Final Verdict: Best Router by Home Size and Smart Home Platform

Here is the no-nonsense breakdown. For small homes under 1,500 square feet running a mixed smart home platform, the ASUS RT-BE96U is the single-unit recommendation if budget is not a constraint — it handles device counts that would cripple most routers and its Wi-Fi 7 support is genuine, not marketing. For the same home size on a tighter budget, the TP-Link Archer AXE300 delivers Wi-Fi 6E performance at a significantly lower price point. For medium homes between 1,500 and 3,000 square feet, the Eero Pro 6E two-pack is the right call for Amazon-heavy smart homes. The native Alexa integration, automatic updates, and clean app make it the easiest to live with long-term.

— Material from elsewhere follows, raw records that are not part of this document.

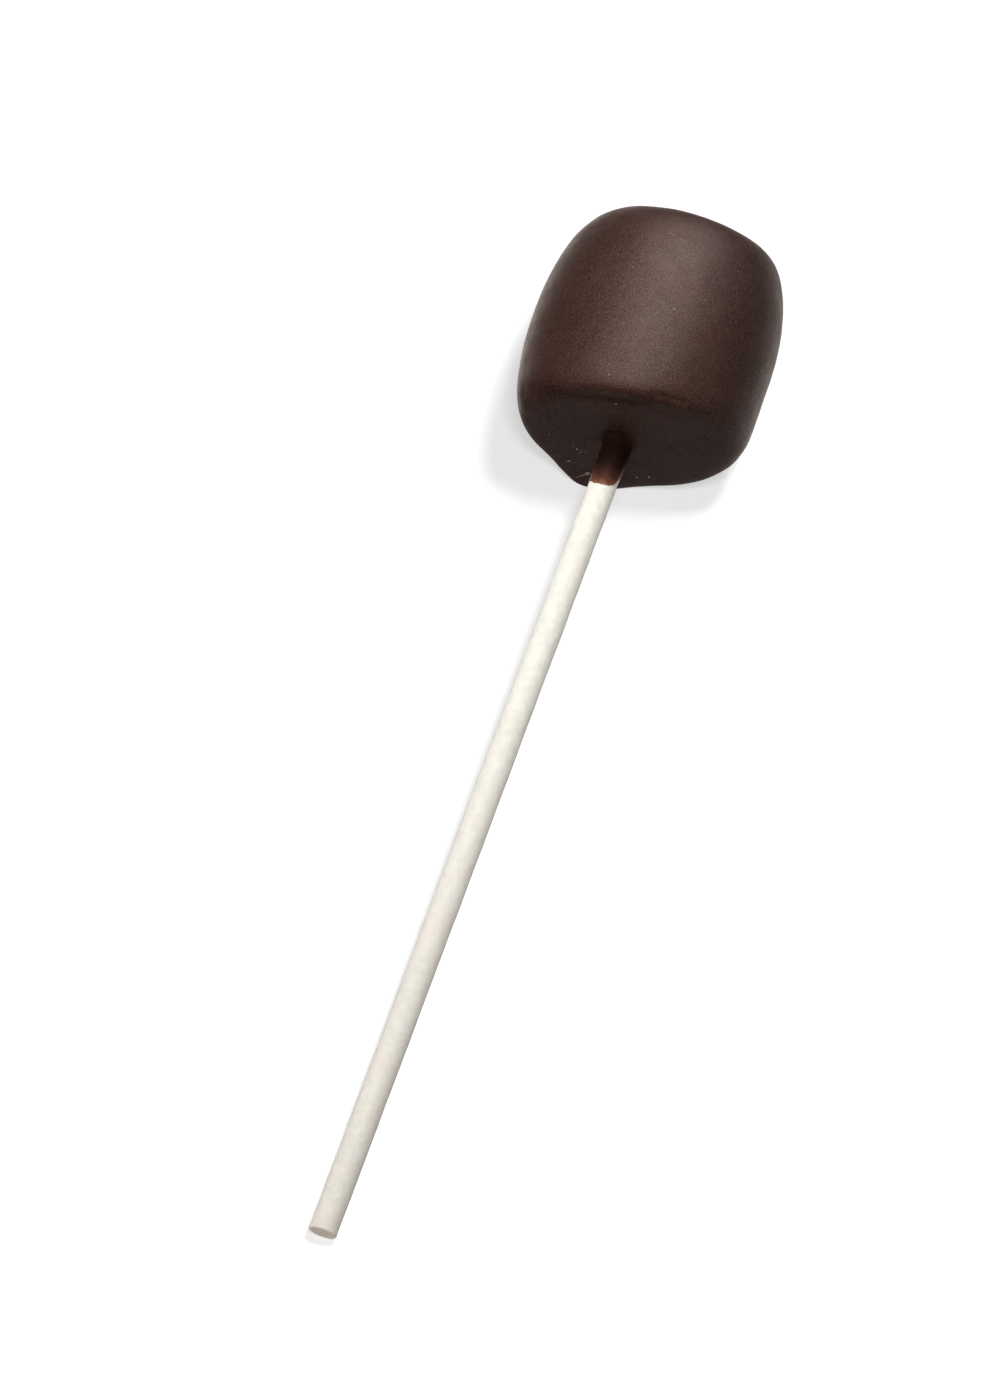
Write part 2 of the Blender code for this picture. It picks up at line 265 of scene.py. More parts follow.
# ---------------------------------------------------------------- mesh helpers
def grid_mesh(name, rings, first, last, layers=None):
    """Closed skin from an array of rings (rings, around, 3) and a point at each end."""
    nr, na = rings.shape[:2]
    verts = np.concatenate((rings.reshape(-1, 3), [first], [last]))
    i = np.arange(nr - 1)[:, None] * na
    j = np.arange(na)[None, :]
    k = (j + 1) % na
    quads = np.stack((i + j, i + k, i + na + k, i + na + j), -1).reshape(-1, 4)
    a, b = nr * na, nr * na + 1
    j = np.arange(na)
    k = (j + 1) % na
    fan1 = np.stack((np.full(na, a), k, j), -1)
    base = (nr - 1) * na
    fan2 = np.stack((base + j, base + k, np.full(na, b)), -1)
    mesh = bpy.data.meshes.new(name)
    faces = quads.tolist() + fan1.tolist() + fan2.tolist()
    mesh.from_pydata(verts.tolist(), [], faces)
    for key, values in (layers or {}).items():
        flat = np.concatenate((values.reshape(-1), values[0].mean(keepdims=True), values[-1].mean(keepdims=True)))
        layer = mesh.attributes.new(key, "FLOAT", "POINT")
        layer.data.foreach_set("value", flat.astype(np.float32))
    mesh.update()
    return mesh


def grid_normals(rings, outward):
    """Unit normals of a ring grid, turned so that they agree with outward."""
    along = np.gradient(rings, axis=0)
    round_ = np.roll(rings, -1, axis=1) - np.roll(rings, 1, axis=1)
    n = np.cross(round_, along)
    n /= np.linalg.norm(n, axis=-1, keepdims=True) + 1e-15
    sign = np.sign((n * outward).sum(-1, keepdims=True))
    return n * np.where(np.median(sign) < 0, -1.0, 1.0)


def make_object(name, mesh, mat, node=None, sharp=40.0):
    bm = bmesh.new()
    bm.from_mesh(mesh)
    bmesh.ops.recalc_face_normals(bm, faces=bm.faces[:])
    bm.to_mesh(mesh)
    bm.free()
    mesh.materials.clear()
    mesh.materials.append(mat)
    mesh.shade_smooth()
    mesh.set_sharp_from_angle(angle=math.radians(sharp))
    obj = bpy.data.objects.new(name, mesh)
    bpy.context.scene.collection.objects.link(obj)
    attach(obj, "root")
    if node:
        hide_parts(node)
    return obj


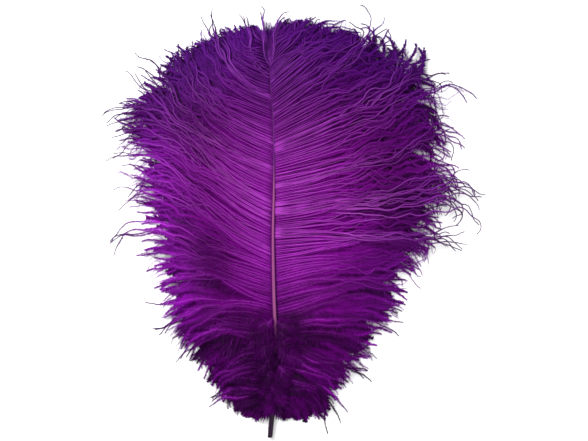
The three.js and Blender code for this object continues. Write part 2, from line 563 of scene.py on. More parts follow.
@dataclass
class Growth:
    """Barbs of one layer as they grow from given places on the shaft, with the chances they take."""

    vane: Vane
    roots: np.ndarray
    layer: Layer
    chance: Chance

    def lines(self) -> np.ndarray:
        """Works out the barbs' middle lines.

        Returns:
            The lines, as barb, point and axis.
        """
        side = np.full(len(self.roots), self.vane.side.value)
        curve = self.curves()
        total, angle, height = self.unrolled(curve)
        curl = self.vane.read(self.roots, "curl")
        total = total * (1 + 0.02 * np.minimum(1, np.abs(curl) / 200))  # a curled end takes a little more
        angle += self.turns(total, curl)
        lines = laid_out(curve[:, 0], side, angle, total)
        lines[:, :, 2] = height
        return self.gathered(lines, np.minimum(1, total / self.vane.full))

    def starts(self) -> np.ndarray:
        """Where barbs leave the shaft: from its flanks, and near the plume's tip from its face.

        Returns:
            A point for each barb.
        """
        start = SHAFT.at(self.roots)
        radius = SHAFT.radius(self.roots)
        over = smoothstep(self.roots, *self.vane.covered)
        start[:, 0] += self.vane.side.value * radius * (0.75 - 0.65 * over)
        start[:, 2] += radius * (1.3 * over - 0.4)
        return start

    def curves(self) -> np.ndarray:
        """The barbs' smooth curves, out and over from the shaft to their tips.

        Returns:
            The curves, as barb, step and axis.
        """
        vane, chance, roots = self.vane, self.chance, self.roots
        side = vane.side.value
        start = self.starts()
        base = smoothstep(roots, *vane.wild)
        more = 1 + 0.8 * smoothstep(roots, *vane.frayed) + 0.6 * base
        differs = vane.uneven[0] * chance.shared() + vane.uneven[1] * chance.own()
        longer = 1 + more * (differs - vane.broken * chance.own() ** 4)
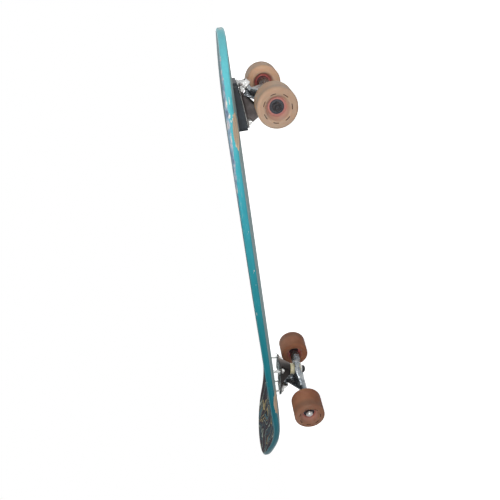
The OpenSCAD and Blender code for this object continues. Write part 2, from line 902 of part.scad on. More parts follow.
tyre(true, true);  // front_left_tyre
tyre(true, false);  // front_right_tyre
tyre(false, true);  // rear_left_tyre
tyre(false, false);  // rear_right_tyre
core(true, true);  // front_left_core
core(true, false);  // front_right_core
core(false, true);  // rear_left_core
core(false, false);  // rear_right_core
outer_rings(true, true);  // front_left_outer_rings
outer_rings(true, false);  // front_right_outer_rings
outer_rings(false, true);  // rear_left_outer_rings
outer_rings(false, false);  // rear_right_outer_rings
balls(true, true);  // front_left_balls
balls(true, false);  // front_right_balls
balls(false, true);  // rear_left_balls
balls(false, false);  // rear_right_balls
cages(true, true);  // front_left_cages
cages(true, false);  // front_right_cages
cages(false, true);  // rear_left_cages
cages(false, false);  // rear_right_cages
shields(true, true);  // front_left_shields
shields(true, false);  // front_right_shields
shields(false, true);  // rear_left_shields
shields(false, false);  // rear_right_shields
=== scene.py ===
import math
import bpy
import bmesh
import numpy as np
from mathutils import Matrix, Vector


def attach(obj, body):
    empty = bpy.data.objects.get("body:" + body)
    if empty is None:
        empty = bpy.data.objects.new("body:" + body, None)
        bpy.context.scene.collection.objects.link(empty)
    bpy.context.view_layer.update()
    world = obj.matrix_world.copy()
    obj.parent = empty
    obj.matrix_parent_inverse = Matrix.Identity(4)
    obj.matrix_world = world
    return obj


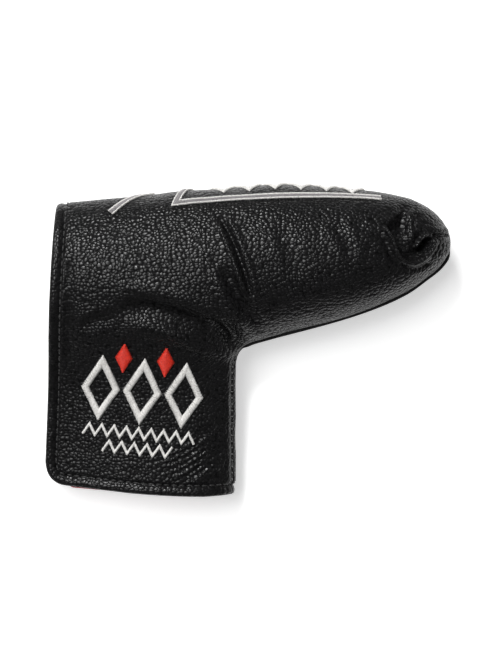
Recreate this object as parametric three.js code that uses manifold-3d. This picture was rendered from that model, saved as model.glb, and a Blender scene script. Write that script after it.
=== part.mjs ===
// Blade putter head cover, lying on its back panel.
// Millimetres. +X runs to the toe, +Y to the spine, +Z up out of the front face. The origin is the
// centre of the bounding box at the height of the surface that the cover lies on.
//
// The cover is a padded bag in an L: a pocket for the blade along X, and a neck for the shaft that
// hangs from the heel end. Leather, foam and plush lining are three nested skins. The bag is folded at
// the spine and sewn round the toe, under the pocket and down the inner side of the neck. Its mouth is
// the whole left side and the hem, where a bound edge closes the three skins and four magnets hold the
// two flaps together. The front flap opens about a diagonal fold.
import * as THREE from "three";
import { mergeVertices } from "three/addons/utils/BufferGeometryUtils.js";
import Module from "manifold-3d";

const wasm = await Module();
wasm.setup();

// ---- Driving dimensions ----
const TOE_X = 80;
const HEEL_X = -80;
const HEM_Y = -61.5;
const MID_Z = 20; // height of the seam plane in the pocket
const NECK_DROOP = 9.5; // how far the neck's seam plane sinks towards the surface
const DROOP_FROM_Y = 25;
const SECTION_POWER = 2.25; // 2 is an ellipse
const GAP = 0.3; // between pieces that touch

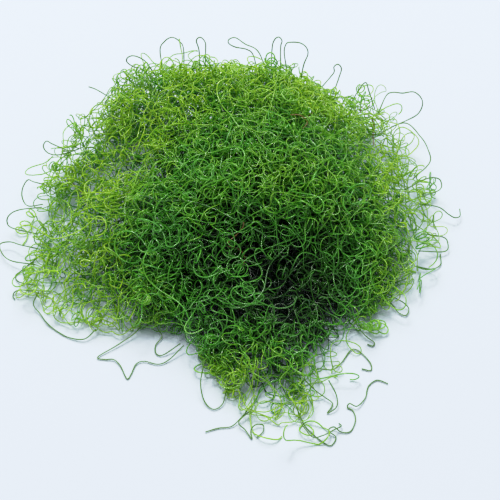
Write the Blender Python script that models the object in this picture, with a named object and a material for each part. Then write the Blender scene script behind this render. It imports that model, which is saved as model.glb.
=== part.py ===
"""A clump of spaghetti algae: one matted tangle of green filaments, with stray filaments around it.

Units are millimetres in the tables and metres in the scene. +Z is up, the clump rests on z = 0,
and +Y points away from the side that the clump is seen from.
"""

import math

import bmesh
import bpy
from mathutils import Vector, noise
from mathutils.bvhtree import BVHTree

MM = 0.001

# The tangle's plan outline, anticlockwise from the right: x, y, and how high its widest line stands.
PLAN_OUTLINE = (
    (61, 14, 5), (58, -4, 4), (52, -15, 3), (43, -22, 3), (36, -30, 3), (30, -41, 2),
    (23, -53, 2), (17, -61, 2), (8, -61, 2), (3, -56, 2), (-4, -46, 2), (-11, -36, 3),
    (-17, -30, 3), (-24, -27, 3), (-32, -29, 3), (-43, -28, 3), (-52, -23, 3), (-59, -13, 4),
    (-61, 1, 6), (-60, 18, 8), (-57, 32, 10), (-48, 46, 13), (-39, 58, 17), (-26, 63, 20),
    (-10, 63, 20), (6, 63, 20), (17, 63, 20), (29, 58, 17), (44, 53, 14), (54, 45, 10),
    (58, 28, 7),
)

# The bulges that add up to the tangle's top, and a dip in its front: x, y, height, spread.
BULGES = (
    (0, 14, 21, 34),
    (12, 5, 16.5, 22),
    (-22, 51, 19.5, 16),
    (12, 51, 18.5, 17),
    (38, 38, 8, 14),
    (-34, 0, 7, 15),
    (42, 8, 7, 15),
    (6, -32, 6, 12),
    (12, -55, 4, 8),
    (17, -18, -6, 9),
)
LEAST_CROWN = 2.5
SHOULDER = 0.55
FLAT_SHARE = 0.3
SUNK_DEPTH = 2.0
LUMP_SIZE, LUMP_HEIGHT = 15.0, 2.6
RIDGE_SIZE, RIDGE_HEIGHT = 5.5, 2.2
EDGE_WAVE = 0.05
SPHERE_SUBDIVISIONS = 6
KEPT_FACES = 0.23
CUTTER_SIDE = 200.0

FILAMENT_DIAMETER = 0.4
CLEARANCE = 0.35
ROUTE_STEP = 0.25
FILAMENT_STEP = 1.9

# Stray filaments, each from where it leaves the tangle: x, y, z of its own line.
# The ones that lie on the surface in front and at the sides.
LYING_FILAMENTS = {
    "trailing_tail": (
        (17, -54, 3), (19, -58, 0.8), (21, -60.5, 0.4), (23.5, -63, 0.4), (26, -64.5, 0.4),
        (27.5, -62, 0.5), (25.5, -60.3, 1.1), (27, -59.2, 1.3), (29, -60.3, 0.5),
        (31.5, -60, 0.4), (33, -56.5, 0.4), (32.5, -53.5, 0.4), (31, -52.4, 0.5),
        (31.6, -51.6, 1.2), (33.6, -52.4, 1.1), (36, -49.3, 0.5), (37, -45.5, 0.4),
        (39, -43.5, 0.4), (40.5, -43.5, 0.4), (42.5, -44.5, 0.4),
    ),
    "tail_spur": (
        (18, -58, 2), (21, -62.5, 1.7), (24, -62, 1.5), (27, -60.6, 2.1), (29, -59, 1.4),
        (28.5, -57.5, 0.4),
    ),
    "front_right_curl": (
        (23, -42, 4), (27.5, -40.5, 1.5), (30, -37.5, 0.6), (33, -33, 0.5), (35.5, -34, 0.5),
        (38, -37.5, 0.4), (38, -40, 0.4), (35.5, -39.5, 0.4),
    ),
    "right_hook": (
        (33, -24, 5), (35.5, -27, 2), (37.5, -29, 1), (39.5, -30.5, 0.5), (39, -31.7, 0.4),
        (37.5, -31, 0.4),
    ),
    "right_low_bow": (
        (42, -15, 5), (46, -16.5, 3), (48.5, -17.5, 2), (50, -19, 1), (49, -21, 0.6),
        (47, -20, 0.6), (45.5, -18.2, 1.5), (43, -15.5, 2.5),
    ),
    "front_spike": (
        (19, -46, 5), (22.5, -48, 2), (25, -49.7, 1.3), (27, -51.5, 0.8), (25.5, -54.2, 0.5),
        (28, -52.7, 1.3), (28, -49.5, 2.2), (26, -45.5, 3.5),
    ),
    "front_left_end": (
        (5, -54, 4), (2, -56.5, 1.5), (-0.5, -58.5, 0.5), (-4, -59, 0.4), (-7.5, -60.2, 0.4),
    ),
    "front_left_arch": (
        (5, -54, 2), (1.5, -57.8, 1.6), (3.2, -59.8, 0.8), (5, -62.4, 0.5), (4.7, -60, 0.7),
        (6, -58.5, 1.3), (8, -58.5, 1.1), (8, -60.2, 0.6), (6.3, -62, 0.4),
    ),
    "front_left_bow": (
        (-8, -40, 5), (-9, -46, 3), (-8, -50.5, 1), (-5.5, -53, 0.5), (-3, -51.5, 0.8),
        (-2, -48, 2), (-1, -44, 4),
    ),
    "hollow_wave": (
        (-26, -23, 5), (-27, -27, 2), (-32.5, -31.5, 0.9), (-38, -35.5, 0.5), (-36, -36.3, 0.4),
        (-33.5, -36.5, 0.6), (-31.5, -38.6, 0.5), (-29.5, -42.8, 0.4), (-28.4, -41.3, 0.4),
        (-27.2, -38, 0.5), (-25, -37, 0.5), (-21, -38, 0.5), (-18, -36.6, 0.8), (-14, -33, 2.5),
    ),
    "hollow_curl": (
        (-23, -24, 5), (-21.5, -27, 2), (-20.3, -28.7, 1), (-22, -31.5, 0.5), (-21.8, -34.2, 0.5),
        (-19.8, -34.9, 0.6), (-15, -32, 2),
    ),
    "left_long_edge": (
        (-56, -15, 4), (-57.5, -18, 2), (-55.5, -20.5, 0.8), (-53, -24, 0.6), (-49.5, -27, 0.4),
        (-46, -29, 0.5), (-42, -29.6, 1), (-39, -27, 2),
    ),
    "left_hook": (
        (-57, -15, 4), (-61.5, -12.5, 1.5), (-63.5, -12.6, 0.8), (-64, -14, 0.5), (-63.3, -15, 0.4),
    ),
    "right_end_hook": ((53, -4, 2), (57.6, -4.2, 1), (60.5, -2.2, 0.6), (60.8, 1.8, 0.4)),
}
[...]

For platform-agnostic setups or homes with HomeKit and Google Home devices mixed together, the TP-Link Deco XE75 Pro offers better raw performance and more configuration flexibility. For large homes above 3,000 square feet or multi-story homes, the ASUS ZenWiFi Pro ET12 three-pack is the top recommendation. Its dedicated 6 GHz backhaul keeps node-to-node traffic off the bands your devices use, and its coverage in real-world testing is the most consistent we have measured. The Netgear Orbi 960 is a legitimate alternative at a similar price, though its app is less polished. One final point worth making directly: do not buy a router based on the maximum speed number on the box. A router rated at 10 Gbps that struggles with 40 simultaneous connections is worse for your smart home than a router rated at 3 Gbps that manages device contention intelligently. Read the specs for OFDMA support, MU-MIMO stream count, and maximum connected device ratings — those numbers tell you far more about real-world smart home performance than the headline throughput figure ever will.